**Some records**
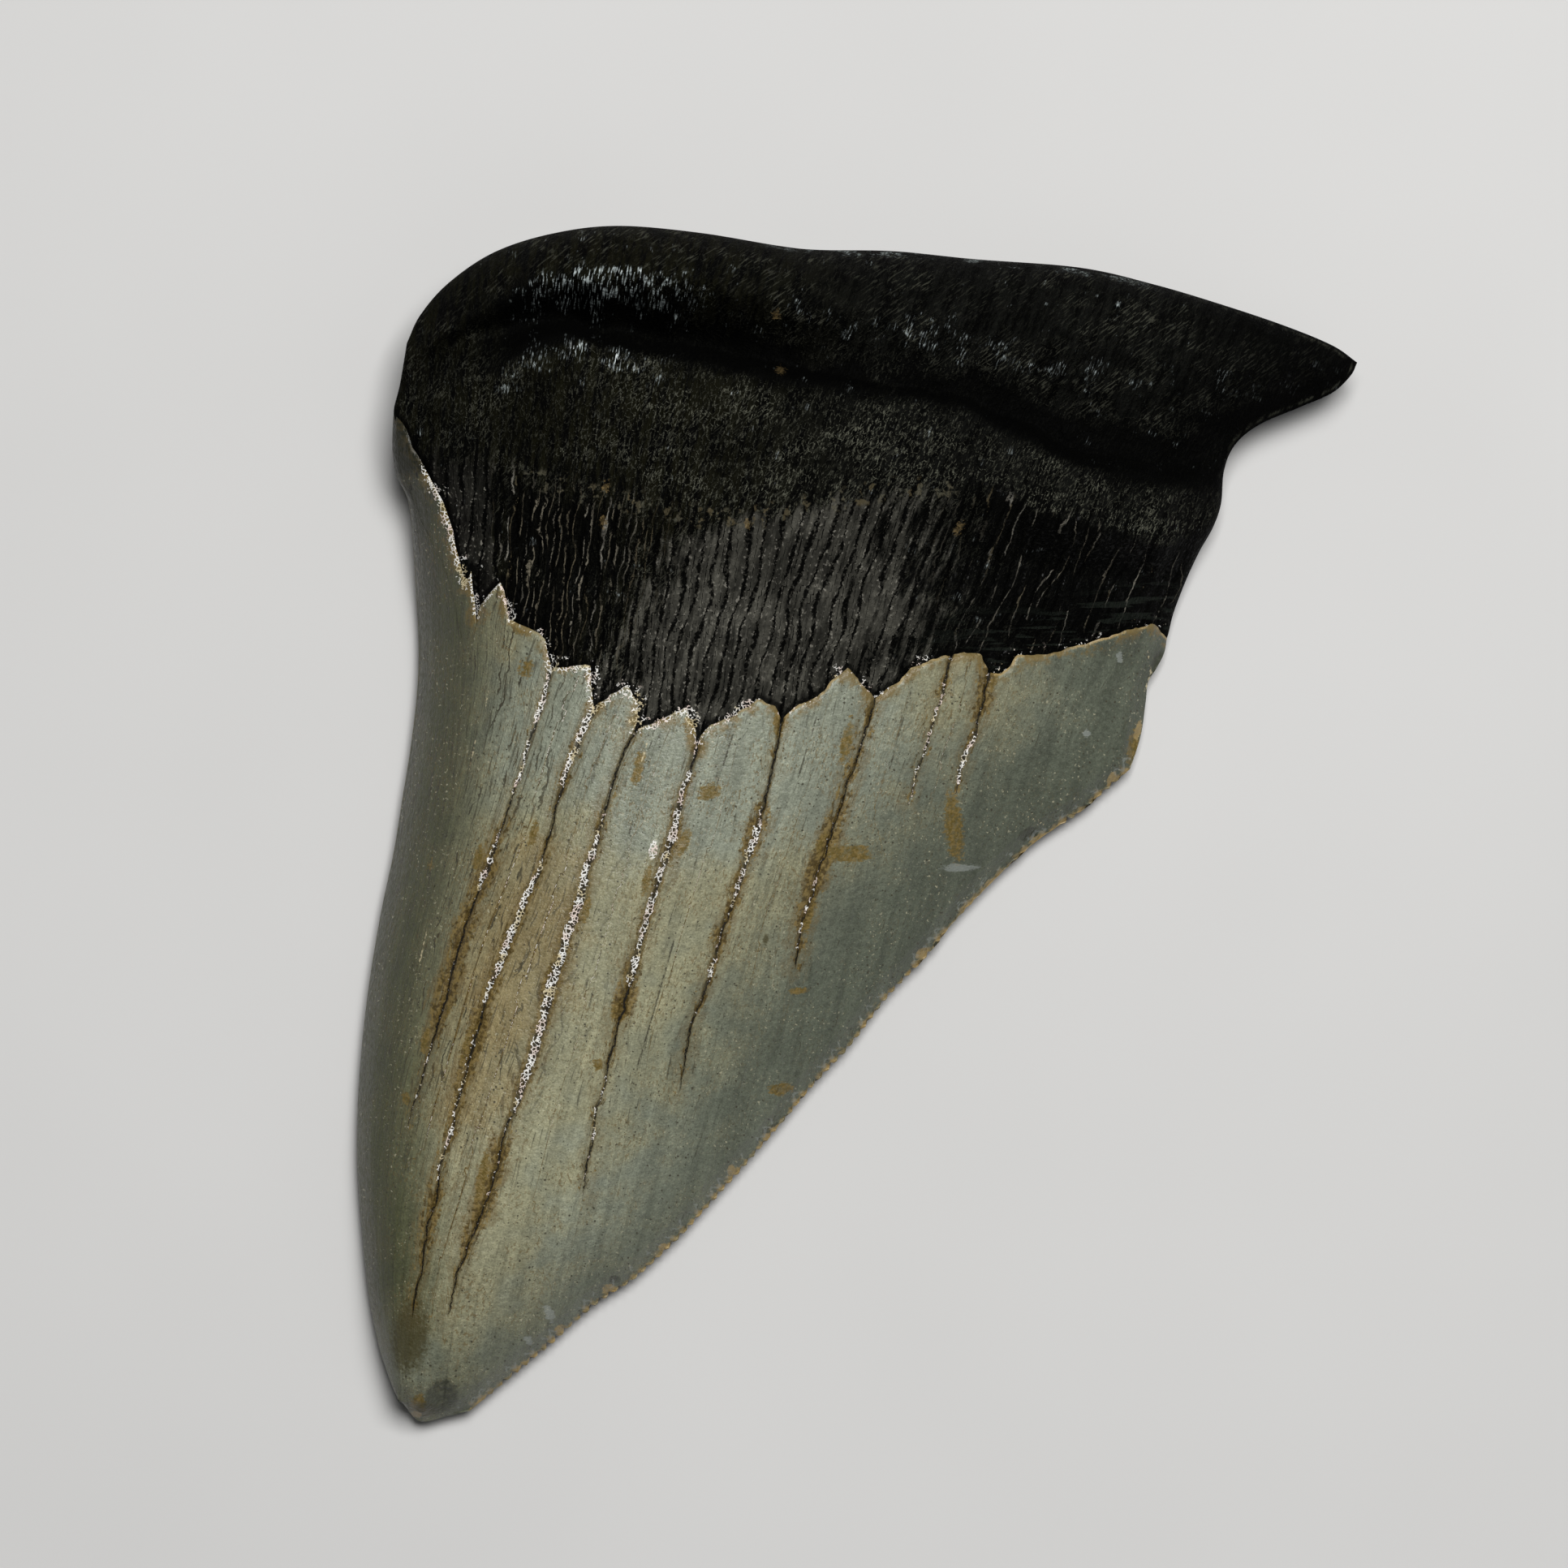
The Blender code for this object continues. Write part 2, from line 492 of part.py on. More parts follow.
def plain_material(name, colour, roughness):
    material = bpy.data.materials.new(name)
    material.use_nodes = True
    shader = material.node_tree.nodes["Principled BSDF"]
    shader.inputs["Base Color"].default_value = colour
    shader.inputs["Roughness"].default_value = roughness
    shader.inputs["Metallic"].default_value = 0.0
    return material


def make_tooth(collection):
    shape = closed_tooth()
    mesh = bpy.data.meshes.new("tooth")
    mesh.materials.append(plain_material("root bone", ROOT_COLOUR, 0.45))
    mesh.materials.append(plain_material("enamel", ENAMEL_COLOUR, 0.35))
    border = np.array(ENAMEL_LINE)
    for face in shape.faces:
        middle = face.calc_center_median() / MM
        face.material_index = int(middle.y < np.interp(middle.x, border[:, 0], border[:, 1]))
    triangles = sum(len(face.verts) - 2 for face in shape.faces)
    shape.to_mesh(mesh)
    shape.free()
    mesh.shade_smooth()
    mesh.set_sharp_from_angle(angle=0.6)
    tooth = bpy.data.objects.new("tooth", mesh)
    collection.objects.link(tooth)
    fewer = tooth.modifiers.new("Fewer faces", "DECIMATE")
    fewer.ratio = MOST_TRIANGLES / triangles
    fewer.use_collapse_triangulate = True
    return tooth


def main():
    clear_scene()
    collection = bpy.data.collections.new("Fossil megalodon tooth")
    bpy.context.scene.collection.children.link(collection)
    make_tooth(collection)


main()
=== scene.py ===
"""Dresses the fossil megalodon tooth: a crown of cracked enamel over a root of dark bone.

The solid tooth gives the place and the size. Two closed skins stand for it here, the crown's and
the root's, and they carry the fine relief that the solid leaves out. Sizes are in millimetres
until a mesh is made. +X is to the right, +Y runs from the tip to the root and +Z is up.
"""

import logging
from dataclasses import dataclass
from enum import Enum
from functools import cached_property, reduce
from typing import ClassVar, Sequence

import bpy
import numpy as np
from mathutils import Matrix, Vector, noise


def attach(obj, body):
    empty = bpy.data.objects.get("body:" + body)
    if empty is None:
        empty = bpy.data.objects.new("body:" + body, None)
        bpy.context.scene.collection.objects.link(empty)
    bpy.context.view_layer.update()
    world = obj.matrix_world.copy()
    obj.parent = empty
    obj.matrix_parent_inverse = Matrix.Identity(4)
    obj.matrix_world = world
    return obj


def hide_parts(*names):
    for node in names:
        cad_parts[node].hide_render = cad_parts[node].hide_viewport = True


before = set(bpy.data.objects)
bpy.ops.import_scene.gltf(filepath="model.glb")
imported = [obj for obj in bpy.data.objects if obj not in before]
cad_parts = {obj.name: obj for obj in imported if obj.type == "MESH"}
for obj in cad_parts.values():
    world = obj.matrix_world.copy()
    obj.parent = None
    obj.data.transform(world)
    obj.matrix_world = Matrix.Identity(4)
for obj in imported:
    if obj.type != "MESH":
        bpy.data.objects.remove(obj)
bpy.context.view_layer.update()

MM = 0.001
FINE_STEP = 0.05
OUTLINE_STEP = 0.8
EDGE_MARGIN = 1.2
SHARP_ANGLE = 0.9
LOG = logging.getLogger("tooth")

Array = np.ndarray
Line = tuple[tuple[float, ...], ...]
Colour = tuple[float, float, float]

CRUST_WHITE: Colour = (0.7, 0.69, 0.65)
CRUST_PINK: Colour = (0.62, 0.52, 0.46)
CRUST_CREAM: Colour = (0.5, 0.43, 0.27)


def smooth_curve(points: Sequence[Sequence[float]], steps: int = 12) -> Array:
    """Draws a Catmull-Rom curve through points in plan.

    Args:
        points: The points, in order.
        steps: How many pieces each stretch gets.

    Returns:
        The curve's points, one row each.
    """
    points = np.array(points)
    ends = [2 * points[0] - points[1]], [2 * points[-1] - points[-2]]
    padded = np.vstack([ends[0], points, ends[1]])
    before, start, stop, after = padded[:-3], padded[1:-2], padded[2:-1], padded[3:]
    pieces = []
    for t in np.linspace(0, 1, steps, endpoint=False):
        bend = 2 * before - 5 * start + 4 * stop - after
        twist = 3 * start - before - 3 * stop + after
        pieces.append(start + 0.5 * ((stop - before) * t + bend * t**2 + twist * t**3))
    curve = np.stack(pieces, axis=1).reshape(-1, 2)
    return np.vstack([curve, points[-1:]])


def lengths_along(curve: Array) -> Array:
    """The length run at each point of a curve."""
    steps = np.hypot(*np.diff(curve, axis=0).T)
    return np.concatenate([[0], np.cumsum(steps)])


def lengths_along_columns(plan: Array) -> Array:
    """The length run down each column of a grid, at every row."""
    steps = np.hypot(*np.moveaxis(np.diff(plan, axis=0), -1, 0))
    return np.vstack([np.zeros(plan.shape[1]), np.cumsum(steps, axis=0)])


def along(curve: Array, fractions: Array) -> Array:
    """Points at fractions of a curve's length."""
    places = lengths_along(curve)
    places = places / places[-1]
    return np.column_stack([np.interp(fractions, places, curve[:, axis]) for axis in (0, 1)])


def even_steps(curve: Array, step: float) -> Array:
    """The same curve with its points about one step apart."""
    count = max(2, round(lengths_along(curve)[-1] / step))
    return along(curve, np.linspace(0, 1, count + 1))


def nearest_index(curve: Array, point: Sequence[float]) -> int:
    """The index of the curve's point that is nearest to a place."""
    return int(np.argmin(np.hypot(*(curve - np.array(point)).T)))


def sideways(curve: Array) -> Array:
    """Unit vectors square to a curve, to the right of its run."""
    direction = np.gradient(curve, axis=0)
    direction /= np.hypot(*direction.T)[:, None]
    return np.column_stack([direction[:, 1], -direction[:, 0]])


def distance_to(curve: Array, x: Array, y: Array) -> Array:
    """Measures how far each place is from a curve.

    Args:
        curve: The curve's points.
        x: The places' x.
        y: The places' y.

    Returns:
        The distances, in the shape of x.
    """
    best = np.full(x.shape, np.inf)
    for corner, side in zip(curve[:-1], np.diff(curve, axis=0)):
        t = np.clip(((x - corner[0]) * side[0] + (y - corner[1]) * side[1]) / (side @ side), 0, 1)
        reach = np.hypot(x - corner[0] - t * side[0], y - corner[1] - t * side[1])
        best = np.minimum(best, reach)
    return best


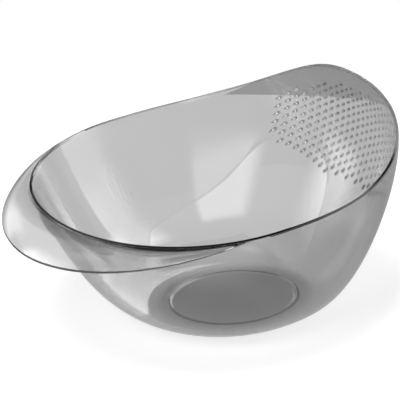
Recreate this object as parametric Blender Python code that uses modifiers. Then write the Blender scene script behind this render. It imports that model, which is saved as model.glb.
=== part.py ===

**TASK DESCRIPTION**
Retype the entries above exactly, but only from the line containing "fewer.ratio = MOST_TRIANGLES / triangles" through the line containing "for node in", both included.

**WRITTEN RESPONSE**
    fewer.ratio = MOST_TRIANGLES / triangles
    fewer.use_collapse_triangulate = True
    return tooth


def main():
    clear_scene()
    collection = bpy.data.collections.new("Fossil megalodon tooth")
    bpy.context.scene.collection.children.link(collection)
    make_tooth(collection)


main()
=== scene.py ===
"""Dresses the fossil megalodon tooth: a crown of cracked enamel over a root of dark bone.

The solid tooth gives the place and the size. Two closed skins stand for it here, the crown's and
the root's, and they carry the fine relief that the solid leaves out. Sizes are in millimetres
until a mesh is made. +X is to the right, +Y runs from the tip to the root and +Z is up.
"""

import logging
from dataclasses import dataclass
from enum import Enum
from functools import cached_property, reduce
from typing import ClassVar, Sequence

import bpy
import numpy as np
from mathutils import Matrix, Vector, noise


def attach(obj, body):
    empty = bpy.data.objects.get("body:" + body)
    if empty is None:
        empty = bpy.data.objects.new("body:" + body, None)
        bpy.context.scene.collection.objects.link(empty)
    bpy.context.view_layer.update()
    world = obj.matrix_world.copy()
    obj.parent = empty
    obj.matrix_parent_inverse = Matrix.Identity(4)
    obj.matrix_world = world
    return obj


def hide_parts(*names):
    for node in names:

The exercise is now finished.